Normally I’d be delighted at this. A free few days would mean that I could do what I love to do: write. Write fun stuff! Good stuff! Inspired stuff! Researched stuff!
But I’m going to tell you something.
A very scary, difficult thing.
Lately, I haven’t wanted to write. At all.
The exhaustion that recently caught up with me has mostly affected me in a mental way. But I forget how much my mental fatigue eventually translates into physical tiredness.
Writing requires focus. Singular and channeled focus. And my brain is not having any of that right now.
I feel….weird. Like I’ve lost something. I know I just had it in my grasp but now I can’t find it. And the only way I know I will find it again is by writing drivel like this.
Just writing And sharing. And letting it be crap.
I promised you authenticity, didn’t I? Well here it is, my friends. This is what it looks like when a writer loses their mojo.
It’s not a lack of ideas. I have ideas all the live-long. It’s the lack of focus. And the being tired. And the depression.
I’m working my way back up from the depression thing, but it’s not easy.
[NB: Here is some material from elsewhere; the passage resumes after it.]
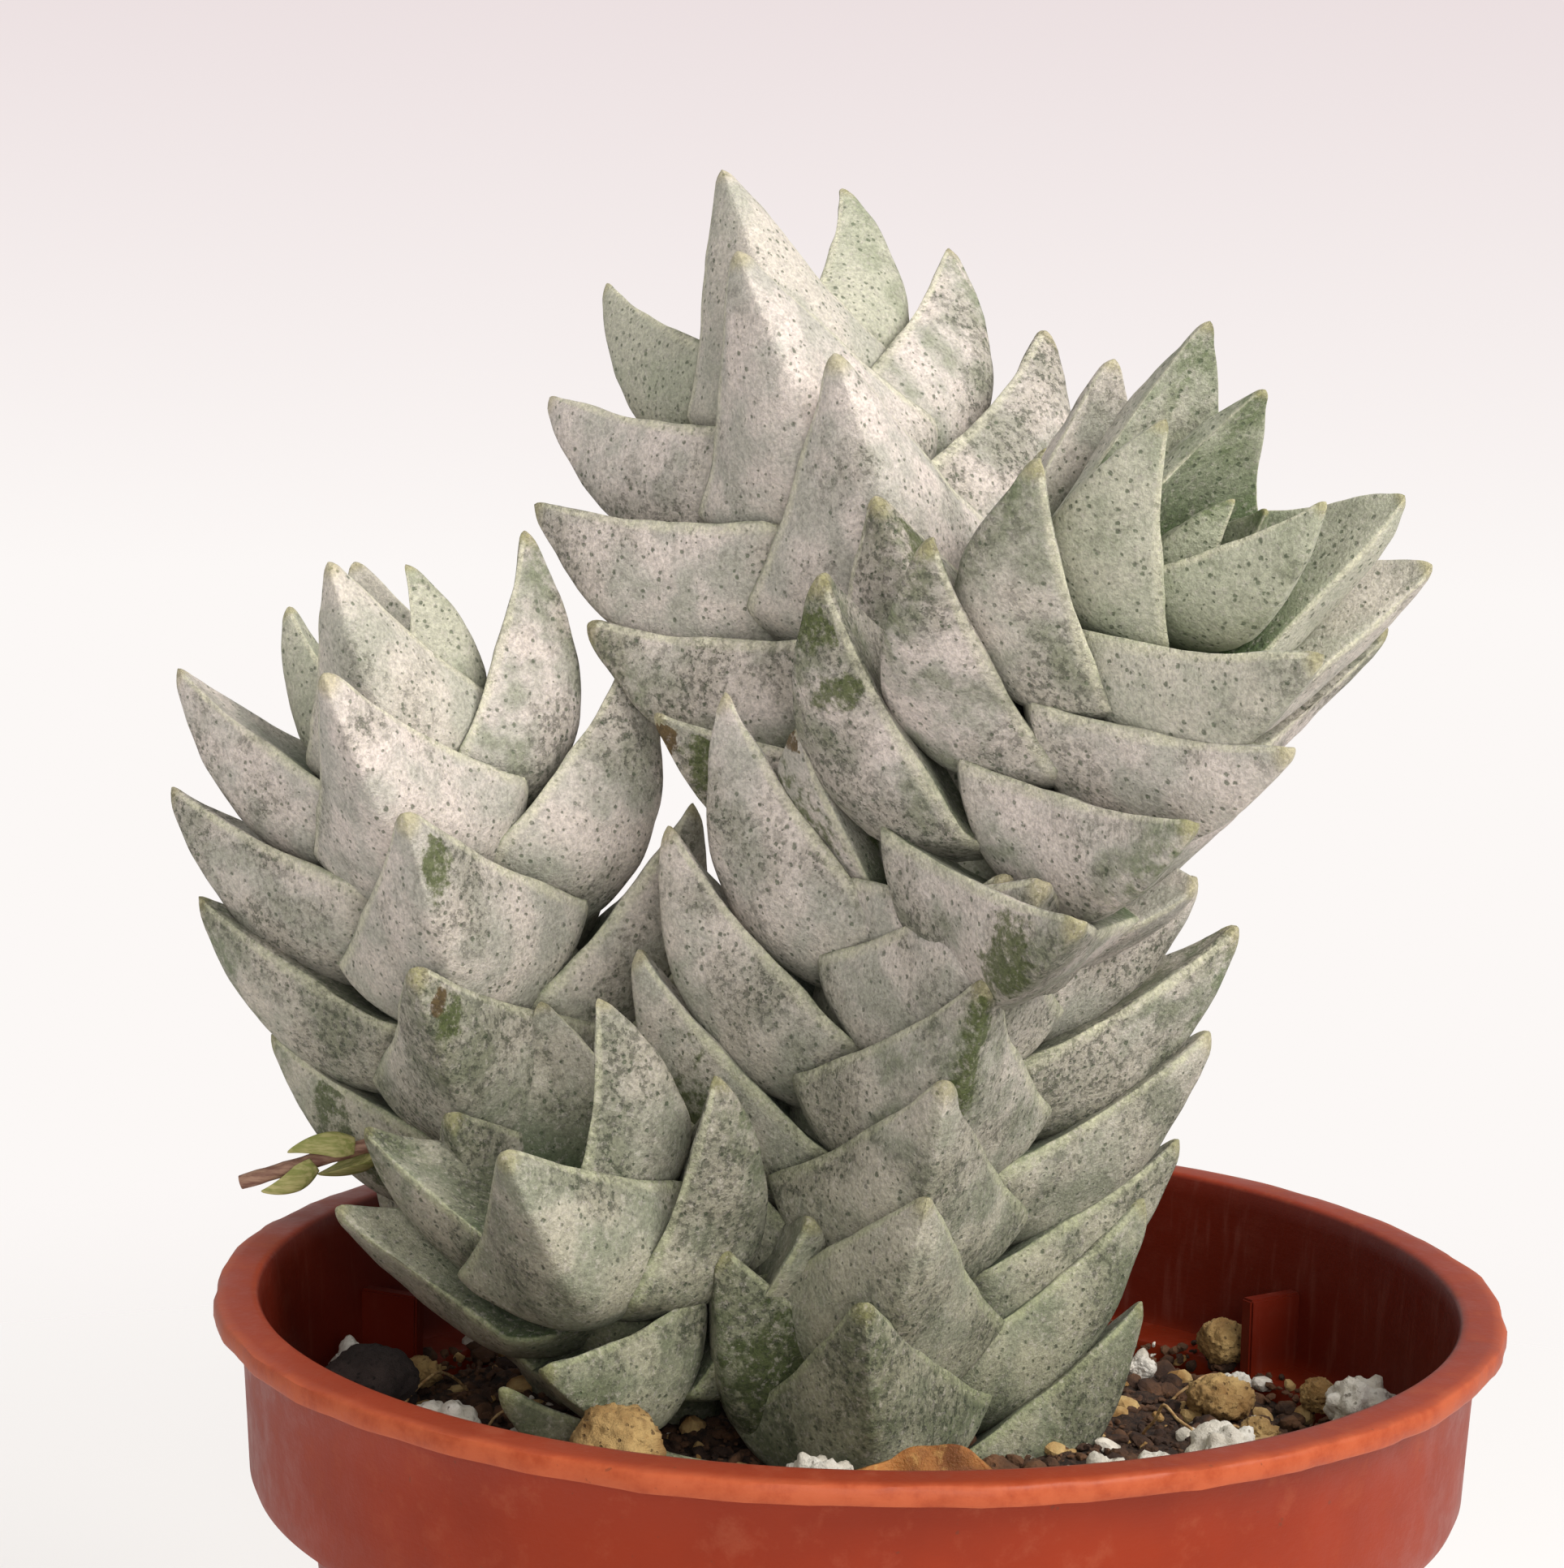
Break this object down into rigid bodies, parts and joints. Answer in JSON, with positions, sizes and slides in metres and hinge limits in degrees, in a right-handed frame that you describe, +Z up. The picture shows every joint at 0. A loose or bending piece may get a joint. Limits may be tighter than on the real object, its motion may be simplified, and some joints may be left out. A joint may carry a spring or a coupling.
{
  "type": "potted succulent",
  "caption": "Small crassula succulent with columns of thick mealy grey-green leaves in crossed pairs, in a terracotta-coloured plastic nursery pot with a stony top dressing.",
  "frame": {"origin": "centre of the pot's flat underside", "axes": "+Z up out of the pot, -Y to the side that faces the viewer, +X to the viewer's right"},
  "size_m": [0.0701, 0.065, 0.1121],
  "materials": {
    "pot": "satin",
    "soil": "matte",
    "leaves": "matte",
    "stalk": "matte",
    "dry_leaf": "matte",
    "lava": "matte",
    "perlite": "matte",
    "pumice": "matte",
    "bark": "matte"
  },
  "bodies": {
    "root": {"pot": "pot", "soil": "soil", "main_stem": "leaves", "low_shoot": "leaves", "left_stem": "leaves", "top_branch": "leaves", "flower_stalk": "stalk", "dry_leaf": "dry_leaf", "lava_1": "lava", "lava_2": "lava", "lava_3": "lava", "lava_4": "lava", "lava_5": "lava", "perlite_1": "perlite", "perlite_2": "perlite", "perlite_3": "perlite", "perlite_4": "perlite", "perlite_5": "perlite", "perlite_6": "perlite", "perlite_7": "perlite", "perlite_8": "perlite", "perlite_9": "perlite", "perlite_10": "perlite", "perlite_11": "perlite", "perlite_12": "perlite", "perlite_13": "perlite", "perlite_14": "perlite", "perlite_15": "perlite", "perlite_16": "perlite", "pumice_1": "pumice", "pumice_2": "pumice", "pumice_3": "pumice", "pumice_4": "pumice", "pumice_5": "pumice", "pumice_6": "pumice", "pumice_7": "pumice", "pumice_8": "pumice", "pumice_9": "pumice", "pumice_10": "pumice", "pumice_11": "pumice", "pumice_12": "pumice", "pumice_13": "pumice", "pumice_14": "pumice", "bark_1": "bark", "bark_2": "bark", "bark_3": "bark"}
  },
  "joints": []
}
I bottomed out.
Depression is not an easy thing to describe to those who don’t understand it, but here’s what the cycle is like for me:
I’m busy. I stay busy on purpose without trying. (If you understand that, we can be best friends.)
While I’m busy, I have to think about whatever is the task at hand. It leaves me no time to deal with aggravating things like anxiety or problems in my life.
Until there they are. Unable to be ignored. Finally demanding attention.
I shoo them away, like little gnats. But they are relentless little bastards.
It’s like treading water. I can do okay for a while, and then fatigue starts to creep in. I’d just head back to shore, but I’ve gone too far out and now there’s a rip current just pulling me further away from the shoreline.
At that point, I know I have to swim parallel to the beach to break out of the rip tide. But it isn’t easy. I kind of just want let it take me under. Just give in to what the ocean seems to want. But I can’t. I won’t. So I swim.
I find the last bit of strength I have, and I swim. And eventually I break free from the pull and I can let the waves take me back to shore.
I’m on my way back to the shore right now. I’ve broken free from that terrifying rip current, and I’m on my way to a better place, but I’m still exhausted. I’m no longer swimming for my life, but I’m drained from having to.
I watched Capote last night. It’s a movie I’ve had on the dvr for months. Stories about other writers, reading about other writers, listening to them, it’s such a strange…..comfort to me.
There are many things I feel are unusual about me. And the way my mind operates is chief among them. I think a lot of it is the writer’s brain. And maybe it’s not unique or all that unusual. Maybe the mental illness that runs so deeply in my gene pool is just more prevalent in me than I would like to admit. But when I tell you my mind can be a very dark place, I’m not lying.
Especially when I’m spent.
Because then I stop trying to control my thoughts. Harness them. Focus them. It sometimes requires something akin to a physical effort to not, as a fellow writer puts it, “go down the rabbit hole.”
I didn’t succeed this time. I went down that rabbit hole a few weeks ago and I’m just now getting out. I hope it’s a long time before I make another trip.
Today, during one of the rain showers, I went outside and just stood in it. Held up my hands and let it wash over me.
As I did so, my heart whispered a little prayer that some cleansing rain would make it inside as well.